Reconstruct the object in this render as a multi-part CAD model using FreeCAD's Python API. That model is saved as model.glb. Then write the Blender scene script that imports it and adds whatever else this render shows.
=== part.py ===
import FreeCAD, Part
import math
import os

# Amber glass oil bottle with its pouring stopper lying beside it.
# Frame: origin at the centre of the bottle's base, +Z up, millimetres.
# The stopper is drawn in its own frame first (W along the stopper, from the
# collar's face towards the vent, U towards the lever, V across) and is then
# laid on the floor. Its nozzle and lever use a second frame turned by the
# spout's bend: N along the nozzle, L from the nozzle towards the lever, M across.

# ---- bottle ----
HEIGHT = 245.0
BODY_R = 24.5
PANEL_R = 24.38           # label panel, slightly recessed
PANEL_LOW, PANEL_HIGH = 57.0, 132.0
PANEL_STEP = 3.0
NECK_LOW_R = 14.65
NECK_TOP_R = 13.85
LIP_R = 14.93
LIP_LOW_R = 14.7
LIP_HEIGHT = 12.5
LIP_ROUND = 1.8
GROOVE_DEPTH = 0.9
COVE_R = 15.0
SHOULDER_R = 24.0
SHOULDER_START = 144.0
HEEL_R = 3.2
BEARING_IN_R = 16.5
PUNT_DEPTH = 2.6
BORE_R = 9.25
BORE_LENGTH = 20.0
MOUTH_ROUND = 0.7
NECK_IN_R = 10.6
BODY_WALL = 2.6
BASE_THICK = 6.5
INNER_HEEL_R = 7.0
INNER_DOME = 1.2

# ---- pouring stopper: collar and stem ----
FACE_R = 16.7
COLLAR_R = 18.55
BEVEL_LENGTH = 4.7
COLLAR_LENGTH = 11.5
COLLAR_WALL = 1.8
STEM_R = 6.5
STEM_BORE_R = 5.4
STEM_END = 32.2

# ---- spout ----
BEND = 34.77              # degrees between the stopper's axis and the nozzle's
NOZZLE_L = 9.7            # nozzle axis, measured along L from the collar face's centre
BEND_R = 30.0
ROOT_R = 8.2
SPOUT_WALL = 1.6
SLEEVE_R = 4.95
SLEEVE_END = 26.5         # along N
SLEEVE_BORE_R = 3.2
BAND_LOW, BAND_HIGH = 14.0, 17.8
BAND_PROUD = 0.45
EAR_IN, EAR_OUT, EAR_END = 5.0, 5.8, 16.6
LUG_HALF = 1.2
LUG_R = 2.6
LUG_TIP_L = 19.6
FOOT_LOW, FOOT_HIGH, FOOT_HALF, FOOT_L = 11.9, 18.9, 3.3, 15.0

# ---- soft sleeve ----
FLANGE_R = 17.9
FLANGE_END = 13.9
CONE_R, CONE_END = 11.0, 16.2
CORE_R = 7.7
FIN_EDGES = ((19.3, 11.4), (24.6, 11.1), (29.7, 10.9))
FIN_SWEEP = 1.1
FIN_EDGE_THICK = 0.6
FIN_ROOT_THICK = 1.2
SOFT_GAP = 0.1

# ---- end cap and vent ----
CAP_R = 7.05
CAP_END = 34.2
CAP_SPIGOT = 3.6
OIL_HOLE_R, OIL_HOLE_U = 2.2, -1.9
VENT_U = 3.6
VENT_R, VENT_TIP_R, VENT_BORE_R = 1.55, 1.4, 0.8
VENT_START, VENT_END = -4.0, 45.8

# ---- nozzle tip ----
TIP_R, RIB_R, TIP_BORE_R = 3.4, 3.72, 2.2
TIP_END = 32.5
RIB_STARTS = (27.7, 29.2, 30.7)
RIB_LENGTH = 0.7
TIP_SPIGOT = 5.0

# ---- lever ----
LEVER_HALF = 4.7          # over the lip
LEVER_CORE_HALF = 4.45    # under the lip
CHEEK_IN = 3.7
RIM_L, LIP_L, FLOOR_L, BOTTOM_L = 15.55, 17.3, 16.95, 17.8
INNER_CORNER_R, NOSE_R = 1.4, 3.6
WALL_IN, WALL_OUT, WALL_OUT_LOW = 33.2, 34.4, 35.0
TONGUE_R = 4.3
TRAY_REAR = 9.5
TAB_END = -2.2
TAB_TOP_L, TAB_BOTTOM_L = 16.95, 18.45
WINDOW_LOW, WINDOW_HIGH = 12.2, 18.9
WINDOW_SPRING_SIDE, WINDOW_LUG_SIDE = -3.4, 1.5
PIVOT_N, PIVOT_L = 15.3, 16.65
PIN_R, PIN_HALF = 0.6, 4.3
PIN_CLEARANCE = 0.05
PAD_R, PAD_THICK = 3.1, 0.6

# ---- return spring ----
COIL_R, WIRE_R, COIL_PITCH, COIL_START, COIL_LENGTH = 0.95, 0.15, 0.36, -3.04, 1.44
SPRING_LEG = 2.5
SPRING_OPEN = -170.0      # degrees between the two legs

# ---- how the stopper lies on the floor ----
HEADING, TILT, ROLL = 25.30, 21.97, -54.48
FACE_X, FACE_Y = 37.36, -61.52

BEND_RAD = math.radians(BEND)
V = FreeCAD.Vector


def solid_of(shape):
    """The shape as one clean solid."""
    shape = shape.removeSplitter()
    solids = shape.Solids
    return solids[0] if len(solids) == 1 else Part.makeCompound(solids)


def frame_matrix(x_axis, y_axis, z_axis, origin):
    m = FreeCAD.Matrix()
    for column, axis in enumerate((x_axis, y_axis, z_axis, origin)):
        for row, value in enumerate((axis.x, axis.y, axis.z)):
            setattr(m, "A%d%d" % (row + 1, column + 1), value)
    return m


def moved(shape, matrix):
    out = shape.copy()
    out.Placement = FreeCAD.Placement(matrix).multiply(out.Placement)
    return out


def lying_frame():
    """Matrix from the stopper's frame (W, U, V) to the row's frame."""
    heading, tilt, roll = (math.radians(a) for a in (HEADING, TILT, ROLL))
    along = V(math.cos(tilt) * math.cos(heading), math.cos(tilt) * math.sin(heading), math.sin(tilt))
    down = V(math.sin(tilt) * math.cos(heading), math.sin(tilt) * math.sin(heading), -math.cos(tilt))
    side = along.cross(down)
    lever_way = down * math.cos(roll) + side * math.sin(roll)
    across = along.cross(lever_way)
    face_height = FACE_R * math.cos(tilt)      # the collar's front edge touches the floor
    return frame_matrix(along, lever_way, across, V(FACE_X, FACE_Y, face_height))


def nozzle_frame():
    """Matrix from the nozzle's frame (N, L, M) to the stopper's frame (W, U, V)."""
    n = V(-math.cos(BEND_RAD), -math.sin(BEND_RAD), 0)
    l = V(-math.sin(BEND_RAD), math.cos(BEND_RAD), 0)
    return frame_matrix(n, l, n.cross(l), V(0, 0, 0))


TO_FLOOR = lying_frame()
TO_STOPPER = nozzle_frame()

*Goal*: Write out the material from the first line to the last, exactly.

*Correct output*:
Reconstruct the object in this render as a multi-part CAD model using FreeCAD's Python API. That model is saved as model.glb. Then write the Blender scene script that imports it and adds whatever else this render shows.
=== part.py ===
import FreeCAD, Part
import math
import os

# Amber glass oil bottle with its pouring stopper lying beside it.
# Frame: origin at the centre of the bottle's base, +Z up, millimetres.
# The stopper is drawn in its own frame first (W along the stopper, from the
# collar's face towards the vent, U towards the lever, V across) and is then
# laid on the floor. Its nozzle and lever use a second frame turned by the
# spout's bend: N along the nozzle, L from the nozzle towards the lever, M across.

# ---- bottle ----
HEIGHT = 245.0
BODY_R = 24.5
PANEL_R = 24.38           # label panel, slightly recessed
PANEL_LOW, PANEL_HIGH = 57.0, 132.0
PANEL_STEP = 3.0
NECK_LOW_R = 14.65
NECK_TOP_R = 13.85
LIP_R = 14.93
LIP_LOW_R = 14.7
LIP_HEIGHT = 12.5
LIP_ROUND = 1.8
GROOVE_DEPTH = 0.9
COVE_R = 15.0
SHOULDER_R = 24.0
SHOULDER_START = 144.0
HEEL_R = 3.2
BEARING_IN_R = 16.5
PUNT_DEPTH = 2.6
BORE_R = 9.25
BORE_LENGTH = 20.0
MOUTH_ROUND = 0.7
NECK_IN_R = 10.6
BODY_WALL = 2.6
BASE_THICK = 6.5
INNER_HEEL_R = 7.0
INNER_DOME = 1.2

# ---- pouring stopper: collar and stem ----
FACE_R = 16.7
COLLAR_R = 18.55
BEVEL_LENGTH = 4.7
COLLAR_LENGTH = 11.5
COLLAR_WALL = 1.8
STEM_R = 6.5
STEM_BORE_R = 5.4
STEM_END = 32.2

# ---- spout ----
BEND = 34.77              # degrees between the stopper's axis and the nozzle's
NOZZLE_L = 9.7            # nozzle axis, measured along L from the collar face's centre
BEND_R = 30.0
ROOT_R = 8.2
SPOUT_WALL = 1.6
SLEEVE_R = 4.95
SLEEVE_END = 26.5         # along N
SLEEVE_BORE_R = 3.2
BAND_LOW, BAND_HIGH = 14.0, 17.8
BAND_PROUD = 0.45
EAR_IN, EAR_OUT, EAR_END = 5.0, 5.8, 16.6
LUG_HALF = 1.2
LUG_R = 2.6
LUG_TIP_L = 19.6
FOOT_LOW, FOOT_HIGH, FOOT_HALF, FOOT_L = 11.9, 18.9, 3.3, 15.0

# ---- soft sleeve ----
FLANGE_R = 17.9
FLANGE_END = 13.9
CONE_R, CONE_END = 11.0, 16.2
CORE_R = 7.7
FIN_EDGES = ((19.3, 11.4), (24.6, 11.1), (29.7, 10.9))
FIN_SWEEP = 1.1
FIN_EDGE_THICK = 0.6
FIN_ROOT_THICK = 1.2
SOFT_GAP = 0.1

# ---- end cap and vent ----
CAP_R = 7.05
CAP_END = 34.2
CAP_SPIGOT = 3.6
OIL_HOLE_R, OIL_HOLE_U = 2.2, -1.9
VENT_U = 3.6
VENT_R, VENT_TIP_R, VENT_BORE_R = 1.55, 1.4, 0.8
VENT_START, VENT_END = -4.0, 45.8

# ---- nozzle tip ----
TIP_R, RIB_R, TIP_BORE_R = 3.4, 3.72, 2.2
TIP_END = 32.5
RIB_STARTS = (27.7, 29.2, 30.7)
RIB_LENGTH = 0.7
TIP_SPIGOT = 5.0

# ---- lever ----
LEVER_HALF = 4.7          # over the lip
LEVER_CORE_HALF = 4.45    # under the lip
CHEEK_IN = 3.7
RIM_L, LIP_L, FLOOR_L, BOTTOM_L = 15.55, 17.3, 16.95, 17.8
INNER_CORNER_R, NOSE_R = 1.4, 3.6
WALL_IN, WALL_OUT, WALL_OUT_LOW = 33.2, 34.4, 35.0
TONGUE_R = 4.3
TRAY_REAR = 9.5
TAB_END = -2.2
TAB_TOP_L, TAB_BOTTOM_L = 16.95, 18.45
WINDOW_LOW, WINDOW_HIGH = 12.2, 18.9
WINDOW_SPRING_SIDE, WINDOW_LUG_SIDE = -3.4, 1.5
PIVOT_N, PIVOT_L = 15.3, 16.65
PIN_R, PIN_HALF = 0.6, 4.3
PIN_CLEARANCE = 0.05
PAD_R, PAD_THICK = 3.1, 0.6

# ---- return spring ----
COIL_R, WIRE_R, COIL_PITCH, COIL_START, COIL_LENGTH = 0.95, 0.15, 0.36, -3.04, 1.44
SPRING_LEG = 2.5
SPRING_OPEN = -170.0      # degrees between the two legs

# ---- how the stopper lies on the floor ----
HEADING, TILT, ROLL = 25.30, 21.97, -54.48
FACE_X, FACE_Y = 37.36, -61.52

BEND_RAD = math.radians(BEND)
V = FreeCAD.Vector


def solid_of(shape):
    """The shape as one clean solid."""
    shape = shape.removeSplitter()
    solids = shape.Solids
    return solids[0] if len(solids) == 1 else Part.makeCompound(solids)


def frame_matrix(x_axis, y_axis, z_axis, origin):
    m = FreeCAD.Matrix()
    for column, axis in enumerate((x_axis, y_axis, z_axis, origin)):
        for row, value in enumerate((axis.x, axis.y, axis.z)):
            setattr(m, "A%d%d" % (row + 1, column + 1), value)
    return m


def moved(shape, matrix):
    out = shape.copy()
    out.Placement = FreeCAD.Placement(matrix).multiply(out.Placement)
    return out


def lying_frame():
    """Matrix from the stopper's frame (W, U, V) to the row's frame."""
    heading, tilt, roll = (math.radians(a) for a in (HEADING, TILT, ROLL))
    along = V(math.cos(tilt) * math.cos(heading), math.cos(tilt) * math.sin(heading), math.sin(tilt))
    down = V(math.sin(tilt) * math.cos(heading), math.sin(tilt) * math.sin(heading), -math.cos(tilt))
    side = along.cross(down)
    lever_way = down * math.cos(roll) + side * math.sin(roll)
    across = along.cross(lever_way)
    face_height = FACE_R * math.cos(tilt)      # the collar's front edge touches the floor
    return frame_matrix(along, lever_way, across, V(FACE_X, FACE_Y, face_height))


def nozzle_frame():
    """Matrix from the nozzle's frame (N, L, M) to the stopper's frame (W, U, V)."""
    n = V(-math.cos(BEND_RAD), -math.sin(BEND_RAD), 0)
    l = V(-math.sin(BEND_RAD), math.cos(BEND_RAD), 0)
    return frame_matrix(n, l, n.cross(l), V(0, 0, 0))


TO_FLOOR = lying_frame()
TO_STOPPER = nozzle_frame()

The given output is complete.